Stated task
Take the material and output all of it exactly.

Source data
====

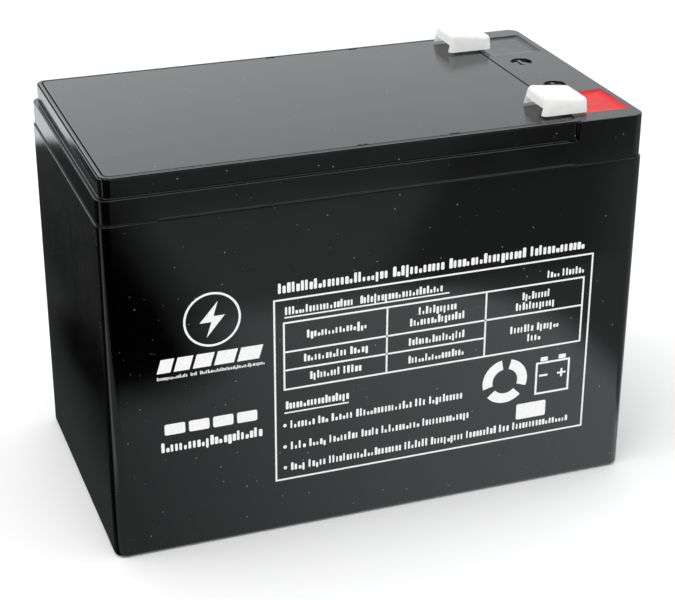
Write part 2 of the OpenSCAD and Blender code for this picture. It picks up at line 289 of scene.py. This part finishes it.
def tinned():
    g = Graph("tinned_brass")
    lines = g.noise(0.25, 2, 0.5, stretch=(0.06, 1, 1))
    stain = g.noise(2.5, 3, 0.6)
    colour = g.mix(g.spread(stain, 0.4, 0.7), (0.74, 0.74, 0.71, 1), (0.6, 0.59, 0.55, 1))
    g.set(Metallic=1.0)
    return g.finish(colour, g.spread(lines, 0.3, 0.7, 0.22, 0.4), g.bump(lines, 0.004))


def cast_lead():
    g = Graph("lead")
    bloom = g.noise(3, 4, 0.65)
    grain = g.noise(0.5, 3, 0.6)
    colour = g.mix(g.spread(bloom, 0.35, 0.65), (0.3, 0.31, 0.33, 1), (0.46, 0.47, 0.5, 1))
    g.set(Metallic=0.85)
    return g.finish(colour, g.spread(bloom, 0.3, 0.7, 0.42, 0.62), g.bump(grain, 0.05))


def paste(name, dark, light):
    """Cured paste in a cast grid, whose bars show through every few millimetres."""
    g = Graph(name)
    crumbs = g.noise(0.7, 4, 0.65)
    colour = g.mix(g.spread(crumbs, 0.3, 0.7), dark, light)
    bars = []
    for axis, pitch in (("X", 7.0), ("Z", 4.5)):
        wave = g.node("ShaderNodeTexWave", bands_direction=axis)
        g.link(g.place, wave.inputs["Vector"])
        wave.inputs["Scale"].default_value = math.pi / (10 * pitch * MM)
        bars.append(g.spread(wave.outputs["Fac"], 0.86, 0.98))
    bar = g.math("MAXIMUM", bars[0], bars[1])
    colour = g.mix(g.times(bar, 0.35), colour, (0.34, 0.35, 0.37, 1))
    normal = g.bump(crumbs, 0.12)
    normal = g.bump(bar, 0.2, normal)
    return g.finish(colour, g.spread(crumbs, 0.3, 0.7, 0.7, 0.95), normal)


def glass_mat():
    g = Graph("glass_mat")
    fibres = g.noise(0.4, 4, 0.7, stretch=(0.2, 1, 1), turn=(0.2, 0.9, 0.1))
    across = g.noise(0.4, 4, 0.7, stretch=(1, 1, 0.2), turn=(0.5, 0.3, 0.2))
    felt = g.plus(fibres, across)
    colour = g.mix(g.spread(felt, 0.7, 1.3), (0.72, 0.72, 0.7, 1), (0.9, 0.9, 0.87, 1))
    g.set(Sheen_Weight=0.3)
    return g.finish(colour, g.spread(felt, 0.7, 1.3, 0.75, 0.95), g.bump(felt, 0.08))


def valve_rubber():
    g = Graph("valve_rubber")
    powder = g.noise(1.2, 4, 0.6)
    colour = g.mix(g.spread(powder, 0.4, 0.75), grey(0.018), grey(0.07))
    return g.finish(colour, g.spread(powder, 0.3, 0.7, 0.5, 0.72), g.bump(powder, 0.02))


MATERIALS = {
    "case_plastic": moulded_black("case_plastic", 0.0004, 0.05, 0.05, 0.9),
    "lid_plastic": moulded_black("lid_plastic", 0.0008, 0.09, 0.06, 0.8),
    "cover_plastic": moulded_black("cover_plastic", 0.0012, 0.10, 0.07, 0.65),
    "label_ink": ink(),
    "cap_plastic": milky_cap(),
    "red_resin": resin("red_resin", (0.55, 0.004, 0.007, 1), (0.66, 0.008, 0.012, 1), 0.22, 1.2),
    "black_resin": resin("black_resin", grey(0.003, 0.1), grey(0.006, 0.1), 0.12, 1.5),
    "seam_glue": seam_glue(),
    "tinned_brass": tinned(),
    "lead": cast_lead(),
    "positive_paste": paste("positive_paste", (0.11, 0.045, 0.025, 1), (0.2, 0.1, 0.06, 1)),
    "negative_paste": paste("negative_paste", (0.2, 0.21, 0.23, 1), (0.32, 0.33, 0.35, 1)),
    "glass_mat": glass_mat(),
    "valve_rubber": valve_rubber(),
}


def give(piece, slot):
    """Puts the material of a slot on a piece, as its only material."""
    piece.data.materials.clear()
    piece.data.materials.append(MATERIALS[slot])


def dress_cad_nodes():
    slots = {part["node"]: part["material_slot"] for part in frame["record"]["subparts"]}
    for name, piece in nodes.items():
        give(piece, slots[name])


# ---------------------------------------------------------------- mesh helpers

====

Solution to the exercise
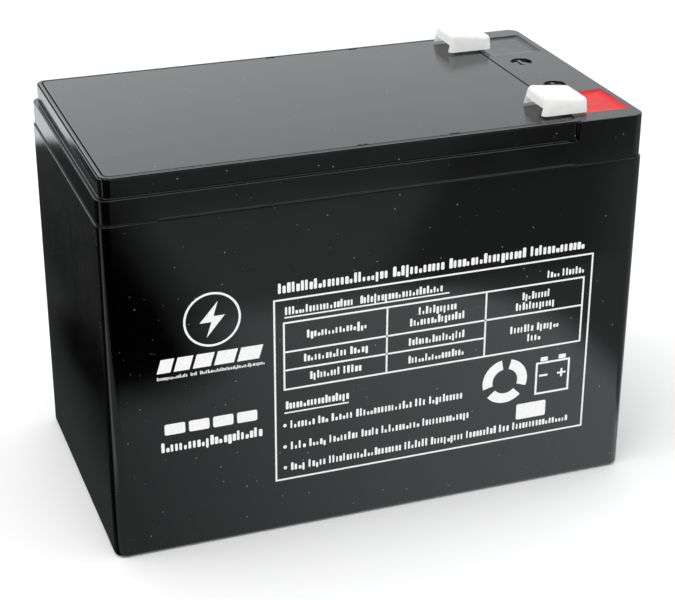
Write part 2 of the OpenSCAD and Blender code for this picture. It picks up at line 289 of scene.py. This part finishes it.
def tinned():
    g = Graph("tinned_brass")
    lines = g.noise(0.25, 2, 0.5, stretch=(0.06, 1, 1))
    stain = g.noise(2.5, 3, 0.6)
    colour = g.mix(g.spread(stain, 0.4, 0.7), (0.74, 0.74, 0.71, 1), (0.6, 0.59, 0.55, 1))
    g.set(Metallic=1.0)
    return g.finish(colour, g.spread(lines, 0.3, 0.7, 0.22, 0.4), g.bump(lines, 0.004))


def cast_lead():
    g = Graph("lead")
    bloom = g.noise(3, 4, 0.65)
    grain = g.noise(0.5, 3, 0.6)
    colour = g.mix(g.spread(bloom, 0.35, 0.65), (0.3, 0.31, 0.33, 1), (0.46, 0.47, 0.5, 1))
    g.set(Metallic=0.85)
    return g.finish(colour, g.spread(bloom, 0.3, 0.7, 0.42, 0.62), g.bump(grain, 0.05))


def paste(name, dark, light):
    """Cured paste in a cast grid, whose bars show through every few millimetres."""
    g = Graph(name)
    crumbs = g.noise(0.7, 4, 0.65)
    colour = g.mix(g.spread(crumbs, 0.3, 0.7), dark, light)
    bars = []
    for axis, pitch in (("X", 7.0), ("Z", 4.5)):
        wave = g.node("ShaderNodeTexWave", bands_direction=axis)
        g.link(g.place, wave.inputs["Vector"])
        wave.inputs["Scale"].default_value = math.pi / (10 * pitch * MM)
        bars.append(g.spread(wave.outputs["Fac"], 0.86, 0.98))
    bar = g.math("MAXIMUM", bars[0], bars[1])
    colour = g.mix(g.times(bar, 0.35), colour, (0.34, 0.35, 0.37, 1))
    normal = g.bump(crumbs, 0.12)
    normal = g.bump(bar, 0.2, normal)
    return g.finish(colour, g.spread(crumbs, 0.3, 0.7, 0.7, 0.95), normal)


def glass_mat():
    g = Graph("glass_mat")
    fibres = g.noise(0.4, 4, 0.7, stretch=(0.2, 1, 1), turn=(0.2, 0.9, 0.1))
    across = g.noise(0.4, 4, 0.7, stretch=(1, 1, 0.2), turn=(0.5, 0.3, 0.2))
    felt = g.plus(fibres, across)
    colour = g.mix(g.spread(felt, 0.7, 1.3), (0.72, 0.72, 0.7, 1), (0.9, 0.9, 0.87, 1))
    g.set(Sheen_Weight=0.3)
    return g.finish(colour, g.spread(felt, 0.7, 1.3, 0.75, 0.95), g.bump(felt, 0.08))


def valve_rubber():
    g = Graph("valve_rubber")
    powder = g.noise(1.2, 4, 0.6)
    colour = g.mix(g.spread(powder, 0.4, 0.75), grey(0.018), grey(0.07))
    return g.finish(colour, g.spread(powder, 0.3, 0.7, 0.5, 0.72), g.bump(powder, 0.02))


MATERIALS = {
    "case_plastic": moulded_black("case_plastic", 0.0004, 0.05, 0.05, 0.9),
    "lid_plastic": moulded_black("lid_plastic", 0.0008, 0.09, 0.06, 0.8),
    "cover_plastic": moulded_black("cover_plastic", 0.0012, 0.10, 0.07, 0.65),
    "label_ink": ink(),
    "cap_plastic": milky_cap(),
    "red_resin": resin("red_resin", (0.55, 0.004, 0.007, 1), (0.66, 0.008, 0.012, 1), 0.22, 1.2),
    "black_resin": resin("black_resin", grey(0.003, 0.1), grey(0.006, 0.1), 0.12, 1.5),
    "seam_glue": seam_glue(),
    "tinned_brass": tinned(),
    "lead": cast_lead(),
    "positive_paste": paste("positive_paste", (0.11, 0.045, 0.025, 1), (0.2, 0.1, 0.06, 1)),
    "negative_paste": paste("negative_paste", (0.2, 0.21, 0.23, 1), (0.32, 0.33, 0.35, 1)),
    "glass_mat": glass_mat(),
    "valve_rubber": valve_rubber(),
}


def give(piece, slot):
    """Puts the material of a slot on a piece, as its only material."""
    piece.data.materials.clear()
    piece.data.materials.append(MATERIALS[slot])


def dress_cad_nodes():
    slots = {part["node"]: part["material_slot"] for part in frame["record"]["subparts"]}
    for name, piece in nodes.items():
        give(piece, slots[name])


# ---------------------------------------------------------------- mesh helpers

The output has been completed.